Bereits Anfang Juli ließ die Linksfraktion im Bundestag der Bundesregierung einen umfangreichen Katalog mit fast 70 Fragen zu dem Fall zukommen. Die ersten Antworten nach zweieinhalb Monaten fallen ernüchternd aus. Das Auswärtige Amt teilt darin lediglich mit, dass sich der in Chile rechtskräftig verurteilte Hopp »nach jüngsten Erkenntnissen in der Bundesrepublik Deutschland« aufhält. Mehr Informationen bringt eine einfache Internetrecherche. In Krefeld, wo Hopp und seine Frau nach der Flucht untergekommen sind, beschäftigt sich die Presse seither fast täglich mit dem Fall. In ihrer Antwort will die Bundesregierung davon nichts wissen. Es gebe zu dem Fall keine Kontakte, keine Gespräche und auch kein Ersuchen chilenischer Behörden.

Auch bei anderen heiklen Punkten versteckt sich die Bundesregierung hinter vermeintlicher Unkenntnis. Es sei ihr nicht bekannt, heißt es in der Antwort von FDP-Staatssekretärin Cornelia Pieper, in welchem Ausmaß die Führung der Colonia Dignidad in Waffenhandel und Waffenschmuggel verstrickt war. »Eine dreiste Behauptung«, entgegnet der LINKEN-Bundestagsabgeordnete Jan Korte, dessen Büro die Anfrage eingereicht hatte. Immerhin habe mit dem ehemaligen SS-Mitglied und späteren BND-Mann Gerhard Mertins ein direkter Kontakt zwischen der Sektensiedlung und damaligen westdeutschen Akteuren bestanden. Mertins hatte 1963 gemeinsam mit dem einstigen SS-Standartenführer Otto Skorzeny das Rüstungsexportunternehmen MEREX AG gegründet. Die Colonia Dignidad war einer der zentralen Umschlagplätze für Rüstungsgüter, mit denen nach Darstellung von deutschen und lateinamerikanischen Experten auch rechtsextreme Strukturen wie die Milizen der »Patria y Libertad« (Vaterland und Freiheit) in Chile ausgestattet wurden. Die Bundesregierung »hofft offenbar, das Thema aussitzen zu können«, sagte Korte angesichts der wortkargen Antworten aus dem Auswärtigen Amt.

Doch das wird zunehmend schwieriger. Nach den rechtskräftigen Urteilen gegen Schäfer, Hopp und andere führende Funktionäre ermittelt die chilenische Justiz inzwischen in weiteren Fällen. Dabei geht es um Folter und zahlreiche Morde an Widerstandskämpfern gegen die Pinochet-Diktatur.

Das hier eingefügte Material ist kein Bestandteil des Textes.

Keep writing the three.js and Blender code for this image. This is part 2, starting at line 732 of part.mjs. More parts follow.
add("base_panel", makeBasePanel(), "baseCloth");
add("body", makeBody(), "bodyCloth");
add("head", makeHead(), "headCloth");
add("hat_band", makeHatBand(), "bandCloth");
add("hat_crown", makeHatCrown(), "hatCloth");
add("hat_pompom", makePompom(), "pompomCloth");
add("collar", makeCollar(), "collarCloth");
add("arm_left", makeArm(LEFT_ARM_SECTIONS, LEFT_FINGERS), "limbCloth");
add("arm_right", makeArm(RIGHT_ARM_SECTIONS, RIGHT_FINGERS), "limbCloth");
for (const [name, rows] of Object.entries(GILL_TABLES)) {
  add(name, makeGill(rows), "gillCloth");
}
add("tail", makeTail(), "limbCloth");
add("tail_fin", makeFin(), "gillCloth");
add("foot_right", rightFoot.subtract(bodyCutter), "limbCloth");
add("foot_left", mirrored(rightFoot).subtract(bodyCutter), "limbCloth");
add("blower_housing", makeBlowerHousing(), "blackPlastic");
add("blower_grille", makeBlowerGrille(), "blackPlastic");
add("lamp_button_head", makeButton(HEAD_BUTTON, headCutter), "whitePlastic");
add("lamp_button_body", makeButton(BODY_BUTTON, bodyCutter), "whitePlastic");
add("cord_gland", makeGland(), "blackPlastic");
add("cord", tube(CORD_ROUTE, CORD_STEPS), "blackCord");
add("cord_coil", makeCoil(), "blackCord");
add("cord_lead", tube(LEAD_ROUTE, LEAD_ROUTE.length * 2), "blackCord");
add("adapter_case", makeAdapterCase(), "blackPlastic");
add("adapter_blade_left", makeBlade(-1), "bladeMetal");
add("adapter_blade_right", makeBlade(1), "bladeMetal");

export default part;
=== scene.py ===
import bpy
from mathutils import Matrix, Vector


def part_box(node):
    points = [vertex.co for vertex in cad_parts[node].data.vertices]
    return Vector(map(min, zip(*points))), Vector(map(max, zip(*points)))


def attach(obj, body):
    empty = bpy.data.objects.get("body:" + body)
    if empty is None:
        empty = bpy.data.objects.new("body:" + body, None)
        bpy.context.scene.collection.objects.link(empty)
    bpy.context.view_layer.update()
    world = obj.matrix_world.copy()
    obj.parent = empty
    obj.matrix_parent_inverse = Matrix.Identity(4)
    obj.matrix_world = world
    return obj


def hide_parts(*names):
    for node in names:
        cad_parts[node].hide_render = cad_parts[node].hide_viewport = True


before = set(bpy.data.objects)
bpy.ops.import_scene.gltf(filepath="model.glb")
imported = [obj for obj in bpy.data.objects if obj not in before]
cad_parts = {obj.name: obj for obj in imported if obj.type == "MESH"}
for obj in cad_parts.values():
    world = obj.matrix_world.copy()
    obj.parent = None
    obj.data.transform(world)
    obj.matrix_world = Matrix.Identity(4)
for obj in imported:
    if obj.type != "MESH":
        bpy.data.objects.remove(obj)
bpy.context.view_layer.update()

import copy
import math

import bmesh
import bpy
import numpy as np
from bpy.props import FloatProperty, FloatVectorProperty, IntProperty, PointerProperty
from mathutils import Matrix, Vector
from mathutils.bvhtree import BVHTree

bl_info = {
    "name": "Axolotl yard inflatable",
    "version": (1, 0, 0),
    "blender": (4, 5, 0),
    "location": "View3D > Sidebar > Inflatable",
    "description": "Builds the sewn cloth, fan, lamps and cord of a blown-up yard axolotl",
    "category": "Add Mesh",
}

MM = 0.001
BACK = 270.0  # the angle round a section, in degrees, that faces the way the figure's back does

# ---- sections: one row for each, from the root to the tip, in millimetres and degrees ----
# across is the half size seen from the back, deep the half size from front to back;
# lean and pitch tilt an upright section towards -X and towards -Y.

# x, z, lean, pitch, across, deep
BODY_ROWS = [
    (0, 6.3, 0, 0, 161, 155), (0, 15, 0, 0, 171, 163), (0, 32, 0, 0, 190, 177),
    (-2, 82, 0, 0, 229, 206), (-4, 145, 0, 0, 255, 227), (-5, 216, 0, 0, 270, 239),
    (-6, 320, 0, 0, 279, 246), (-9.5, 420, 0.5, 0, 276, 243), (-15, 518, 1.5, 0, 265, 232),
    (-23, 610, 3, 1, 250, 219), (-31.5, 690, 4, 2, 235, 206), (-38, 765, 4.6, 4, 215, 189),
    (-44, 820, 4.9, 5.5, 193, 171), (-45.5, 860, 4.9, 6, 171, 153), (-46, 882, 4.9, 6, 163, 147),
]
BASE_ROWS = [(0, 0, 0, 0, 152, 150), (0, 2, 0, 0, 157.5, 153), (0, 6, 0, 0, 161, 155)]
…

In der vergangenen Woche hat das Berufungsgericht in der Hauptstadt Santiago de Chile erstmals einen Strafprozess wegen systematischer Folterungen in der Siedlung eröffnet. Angeklagt sind der deutsche Staatsbürger Gerhard Mücke und der chilenische Geheimdienstler Fernando Gómez Segovia, berichtet das Berliner Forschungs- und Dokumentationszentrum Chile-Lateinamerika. Sie sollen wegen der wochenlangen Folter der Pädagogin Adriana Bórquez nach dem Militärputsch 1973 zur Rechenschaft gezogen werden. Beim Sonderermittler Jorge Zepeda sind derweil weitere Ermittlungsverfahren anhängig.

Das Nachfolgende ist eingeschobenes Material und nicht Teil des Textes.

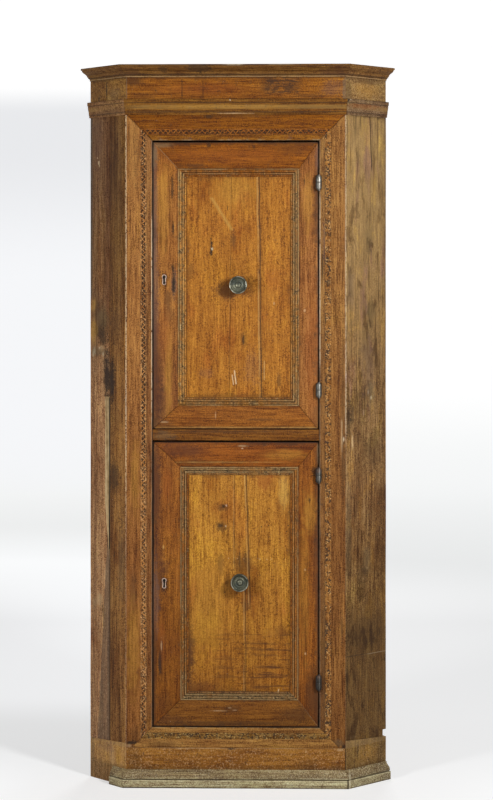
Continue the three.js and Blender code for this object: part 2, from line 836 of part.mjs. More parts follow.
// The section of the moulding round a panel, as [from the frame inwards, up from the panel]
function trimSection() {
  const beadStart = trimLip.width;
  const beadEnd = beadStart + trimBead.width;
  const coveEnd = beadEnd + trimCoveWidth;
  const points = [[0, fitGap], [0, trimLip.rise], [trimLip.width, trimLip.rise]];
  for (let i = 0; i <= beadSteps; i += 1) {
    const angle = Math.PI * (1 - i / beadSteps);
    points.push([
      (beadStart + beadEnd + trimBead.width * Math.cos(angle)) / 2,
      trimBead.foot + (trimBead.rise - trimBead.foot) * Math.sin(angle),
    ]);
  }
  points.push(...cove([beadEnd, trimBead.foot], [coveEnd, trimToe.rise]).slice(1));
  points.push([coveEnd + trimToe.width, trimToe.rise], [coveEnd + trimToe.width, fitGap]);
  return points;
}

// The moulding runs round the panel as one ring with mitred corners
function panelTrim(door) {
  const { left, right, bottom, top } = panelOpening(door);
  const section = trimSection();
  const corners = [[left, bottom, 1, 1], [right, bottom, -1, 1], [right, top, -1, -1], [left, top, 1, -1]];
  const positions = [];
  for (const [x, z, inX, inZ] of corners) {
    for (const [inwards, rise] of section) {
      const across = inwards + fitGap;
      positions.push(x + inX * across, panelSetback - rise, z + inZ * across);
    }
  }
  const index = [];
  const count = section.length;
  for (let corner = 0; corner < corners.length; corner += 1) {
    const here = corner * count;
    const next = ((corner + 1) % corners.length) * count;
    for (let i = 0; i < count; i += 1) {
      const j = (i + 1) % count;
      index.push(here + i, next + i, next + j, here + i, next + j, here + j);
    }
  }
  const geometry = new THREE.BufferGeometry();
  geometry.setAttribute("position", new THREE.Float32BufferAttribute(positions, 3));
  geometry.setIndex(index);
  return geometry.toNonIndexed();
}

// The knob is turned: nut, spindle through the panel, rose, neck, rim and dished face, as
// [radius, how far in front of the panel's face]
function knobSection() {
  const dish = knobStand - knobDishDepth;
  const rimInside = knobRadius - knobRimWidth;
  const ringOutside = knobRingRadius + knobRingWidth;
  const rimFoot = knobStand - knobRimHeight;
  const nutFront = -panelThickness - fitGap;
  const flare = cove([knobNeckRadius, knobRoseHeight + knobRimHeight], [knobRadius, rimFoot]);
  return [
    [0, nutFront - nutHeight],
    [nutRadius, nutFront - nutHeight],
    [nutRadius, nutFront],
    [spindleRadius, nutFront],
    [spindleRadius, fitGap],
    [knobRoseRadius, fitGap],
    [knobRoseRadius, knobRoseHeight / 2],
    [knobNeckRadius, knobRoseHeight],
    ...flare,
    [knobRadius, knobStand - knobRimWidth],
    [knobRadius - knobRimWidth / 2, knobStand],
    [rimInside, knobStand - knobRimWidth / 2],
    [ringOutside, dish],
    [knobRingRadius + knobRingWidth / 2, dish + knobRingRise],
    [knobRingRadius, dish],
    [knobBossRadius, dish],
    [knobBossRadius / 2 + knobDimpleRadius / 2, dish + knobBossRise],
    [knobDimpleRadius, dish + knobBossRise],
    [0, dish + knobBossRise - knobDimpleDepth],
  ];
}

// Turn a section about an upright line, with the section's heights along Y
function turned(section) {
  const points = section.map(([radius, up]) => new THREE.Vector2(radius, up));
  return new THREE.LatheGeometry(points, roundSides);
}

function doorKnob(door) {
  const { x, z } = knobPlace(door);
  return turned(knobSection()).rotateZ(Math.PI).translate(x, panelSetback, z);
}

// The rounded end of a barrel, as [radius, height above the hinge's middle]
function barrelDome() {
  const points = [];
  const shoulder = barrelHalfHeight - barrelDomeHeight;
  for (let i = 0; i < domeSteps; i += 1) {
    const angle = Math.PI / 2 * i / domeSteps;
    points.push([
      barrelRadius * Math.cos(angle),
      shoulder + barrelDomeHeight * Math.sin(angle),
    ]);
  }
  return [...points, [0, barrelHalfHeight]];
}

// The leaf of a hinge, let into the edge of the frame or of the door
function hingeLeaf(height, toRight) {
  const { low, high } = leafSpan(toRight);
  const start = hingeAxis.y + hingePinRadius + runGap + leafOffset;
  const near = height - toRight * runGap / 2;
  const far = near - toRight * leafHeight;
  return block([low, start, Math.min(near, far)], [high, leafLetIn, Math.max(near, far)]);
}

// Stand a turned piece of a hinge on its axis
function onHinge(geometry, height) {
  return geometry.rotateX(Math.PI / 2).translate(hingeAxis.x, hingeAxis.y, height);
}

// The door's half is the upper one, and is bored for the pin
function hingeDoorHalf(height) {
  const bore = hingePinRadius + runGap;
  const barrel = turned([
    [0, hingePinLength + runGap],
    [bore, hingePinLength + runGap],
    [bore, runGap / 2],
    [barrelRadius, runGap / 2],
    ...barrelDome(),
  ]);
  return join(onHinge(barrel, height), hingeLeaf(height, -1));
}

// The frame's half is the lower one, and carries the pin
function hingeFrameHalf(height) {
  const barrel = turned([
    ...barrelDome().map(([radius, up]) => [radius, -up]).reverse(),
    [barrelRadius, -runGap / 2],
    [hingePinRadius, -runGap / 2],
    [hingePinRadius, hingePinLength],
    [0, hingePinLength],
  ]);
  return join(onHinge(barrel, height), hingeLeaf(height, 1));
}

function addDoor(door) {
  const recesses = hingeHeights(door).map(([, height]) => leafRecess(height, -1));
  const hingeStile = doorStile(door, doorRight, -1, door.hingeStile);
  const doorTop = door.bottom + door.height;
  addPiece(`${door.name}_lock_stile`, lockStile(door), frameWood);
  addPiece(`${door.name}_hinge_stile`, cut(hingeStile, ...recesses), frameWood);
  addPiece(`${door.name}_top_rail`, doorRail(door, doorTop, -1, door.topRail), frameWood);
  addPiece(`${door.name}_bottom_rail`, doorRail(door, door.bottom, 1, door.bottomRail), frameWood);
  addPiece(`${door.name}_panel`, doorPanel(door), panelWood);
  addPiece(`${door.name}_panel_moulding`, panelTrim(door), trimWood);
  addPiece(`${door.name}_knob`, doorKnob(door), brass);
  addPiece(`${door.name}_keyhole_liner`, keyholeLiner(door), brass);
  addPiece(`${door.name}_lock_case`, lockCase(door), iron);
  addPiece(`${door.name}_lock_bolt`, lockBolt(door), iron);
  for (const [where, height] of hingeHeights(door)) {
    addPiece(`${door.name}_${where}_hinge_door_half`, hingeDoorHalf(height), iron);
    addPiece(`${door.name}_${where}_hinge_frame_half`, hingeFrameHalf(height), iron);
  }
}

const doors = [
  { ...upperDoor, bottom: upperOpening.bottom + doorFootGap },
  { ...lowerDoor, bottom: lowerOpening.bottom + doorFootGap },
];

addFlatBoards();
addWallPlanks();
addCantedSides();
addFriezeAndPlinth();
addMouldings();
addFrontFrame();
doors.forEach(addDoor);

// Set the origin in the middle of the box: the crown or the knobs reach furthest forward
const frontReach = Math.max(crownTop.out, knobStand - panelSetback);
cupboard.position.y = (frontReach - roomCorner) / 2;

export default cupboard;
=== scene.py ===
import json
import math

import bmesh
import bpy
from bpy.props import FloatProperty, FloatVectorProperty, IntProperty, PointerProperty
from mathutils import Matrix, Vector, noise


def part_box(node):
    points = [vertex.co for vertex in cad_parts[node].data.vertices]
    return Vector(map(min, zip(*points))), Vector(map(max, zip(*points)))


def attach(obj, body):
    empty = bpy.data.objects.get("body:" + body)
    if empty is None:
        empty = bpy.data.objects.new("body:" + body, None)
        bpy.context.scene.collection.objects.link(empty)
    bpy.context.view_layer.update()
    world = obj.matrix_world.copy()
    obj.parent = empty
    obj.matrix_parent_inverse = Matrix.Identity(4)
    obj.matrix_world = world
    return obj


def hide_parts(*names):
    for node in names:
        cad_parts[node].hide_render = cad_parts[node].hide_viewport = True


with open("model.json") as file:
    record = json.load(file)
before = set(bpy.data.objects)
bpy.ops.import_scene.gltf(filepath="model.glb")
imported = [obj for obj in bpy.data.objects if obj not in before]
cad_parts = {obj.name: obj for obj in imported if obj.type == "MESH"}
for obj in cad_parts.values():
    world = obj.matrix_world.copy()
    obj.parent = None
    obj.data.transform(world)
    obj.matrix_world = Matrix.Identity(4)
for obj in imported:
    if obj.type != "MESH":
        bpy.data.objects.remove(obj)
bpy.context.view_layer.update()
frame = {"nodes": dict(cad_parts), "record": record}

bl_info = {
    "name": "Corner Cupboard",
    "version": (1, 0, 0),
    "blender": (4, 5, 0),
    "location": "3D View > Sidebar > Cupboard",
    "description": "An old corner cupboard with canted sides, a carved door frame and two panelled doors",
    "category": "Object",
}

# What the frame says
BODY_OF = {node: body for body, nodes in frame["record"]["behaviour"]["bodies"].items() for node in nodes}
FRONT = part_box("middle_rail")[0].y

# The true lines of the front, which its pieces stand a little clear of
OPENING_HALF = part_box("middle_rail")[1].x + 0.0003
OPENING_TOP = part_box("top_rail")[0].z - 0.0003
OPENING_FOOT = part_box("bottom_rail")[1].z
BODY_HALF = -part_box("left_stile")[0].x + 0.0004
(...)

Vor diesem Hintergrund fordern nun auch deutsche Menschenrechtsverteidiger ein konkreteres Vorgehen der Justizbehörden. Wolfgang Kaleck, Generalsekretär des European Center for Constitutional and Human Rights (ECCHR), trat der These entgegen, Hopp könne für seine mutmaßlichen Verbrechen wegen Verjährung nicht mehr zur Verantwortung gezogen werden. Derart pauschal hätten Ermittlungen nicht abgelehnt werden dürfen, weil gemeinschaftlicher sexueller Missbrauch von Kindern, wie er in der Colonia Dignidad über Jahre hinweg begangen wurde, auch nach deutschem Recht erst nach zwei Jahrzehnten verjährt. Und schließlich gehe es im Fall der Siedlung in Chile unter anderem um Mord – und derartige Delikte müssten auch in Deutschland verfolgt werden, sagte Kaleck im Deutschlandradio. Unlängst erst hatte die Bonner Staatsanwaltschaft ein Ermittlungsverfahren gegen Hopp nach 23 Jahren stillschweigend eingestellt.